SPEAKER_01It's so it's so amazing to hear more about yeah, the things that light you up and thinking about change. It it involves all of those things and being able to bring people together to create spaces for meaningful yarns is so special. We'll be back, you mob, right after this short break. In the context of in Australia, so what is the percentage of all government expenditure that does have to be set aside, rather, for black businesses? Is there targets and things? There is, totally.
SPEAKER_00So if we just think about the Commonwealth IPP, they have a 3% target, which is both a contract number. So the number of contracts has to equate to 3% across all their contracts that they award. And they also have a value base. So 3% of the value of contracts have to go to Indigenous businesses. And so they can do that by sole sourcing going direct to Indigenous businesses. They've got a mandatory set aside. So any contract that's between$80,000 and$200K, they have to demonstrate how they've considered an Indigenous business in that regard. So quite often we'll see Commonwealth departments go anything from a dollar to$200K, they're going to try and consider and try to award the contract to an Indigenous business, which is really, I mean, that's that's what's bolstered. If you think about how much money the Commonwealth government spends of our taxpay dollars, they spend$50 billion a year. So think about 3% of the volume. It's pretty it's a huge part. It's an absolutely huge part.
SPEAKER_01Can I ask too, like, so be being in this sort of juxtapose between, you know, governments and mob businesses, sort of like at the epicenter of all this kind of innovation and stuff, you know, what are you seeing with black businesses? Like, can you talk some of the listeners through this explosion of First Nations businesses? Because I truly, I think I've said this on the show before, and I'll say it again probably, but I truly believe that black fellas are the most entrepreneurial and resourceful people ever. Like we can make lemonades out of lemon and some, you know, make some scones and johnny cakes too. But I think what's really tricky at times is that we don't have capital, we don't have the intergenerational wealth. And so that inhibits our visions and our ability.

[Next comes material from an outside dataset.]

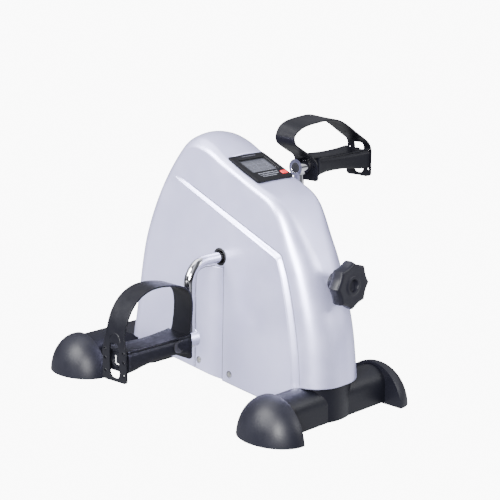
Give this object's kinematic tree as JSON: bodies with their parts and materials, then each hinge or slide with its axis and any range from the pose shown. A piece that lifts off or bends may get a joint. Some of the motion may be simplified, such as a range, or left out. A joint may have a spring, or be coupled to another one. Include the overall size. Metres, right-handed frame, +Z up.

So we need like these processes to exist and for governments to actually say, no, we need to make sure that we are supporting Indigenous procurement because First Nations business is important. And the more that we can self-determine and get some cash, the less we are reliant on them and welfare and other things. So it's it's a really important initiative. But yeah, what are you seeing with black businesses? Like, what's what are you exposed to in that?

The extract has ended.